13. The process of claim 1 wherein step (d) comprises repeating steps (a), (b) and (c) in the range of about 2 to about 4 times.

14. The process of claim 1 wherein said aqueous liquid composition is at least about 50% saturated with carbon dioxide.

15. The process of claim 1 wherein said aqueous, liquid composition comprises water and carbon dioxide dissolved therein.

16. The process of claim 1 wherein substantially no hydrocarbons are recovered from said formation during steps (a) and (b).

17. The process of claim 1 wherein step (a) is repeated after step (d) and before step (e).

18. The process of claim 17 wherein during step (e) back pressure is maintained on said production means until the void space created in the formation during step (d) and (a) is substantially occupied by the aqueous liquid composition injected in step (e).

19. The process of claim 1 wherein during step (e) back pressure is maintained on said production means until the void space created in the formation during step (d) is substantially occupied by aqueous liquid composition injected in step (e).

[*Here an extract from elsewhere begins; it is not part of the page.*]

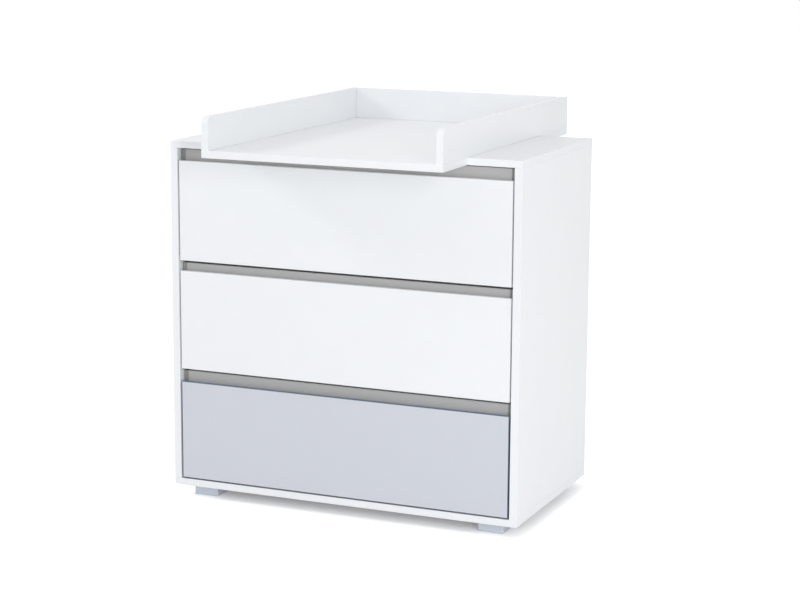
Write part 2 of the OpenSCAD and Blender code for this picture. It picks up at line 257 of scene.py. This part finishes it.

20. A process for recovering hydrocarbons from a hydrocarbon-bearing porous formation through at least one production means in fluid communication with said formation comprising:

(a) injecting carbon dioxide into said formation;

(b) shutting in said formation for a period of time sufficient to allow at least a portion of said injected carbon dioxide to contact and become dispersed in said hydrocarbons in said formation;

(c) recovering hydrocarbons from said formation;

(d) repeating steps (a), (b) and (c) at least once;

(e) injecting an at least partially carbonated aqueous liquid composition into said formation through at least one injection means in fluid communication with said formation in an amount effective to drive at least a portion of aid hydrocarbons in said formation toward said production means while maintaining a back pressure on the production means until the void space created in said formation during step (d) is substantially occupied by the aqueous liquid composition being injected; and

(f) recovering said hydrocarbons from said formation through said production means.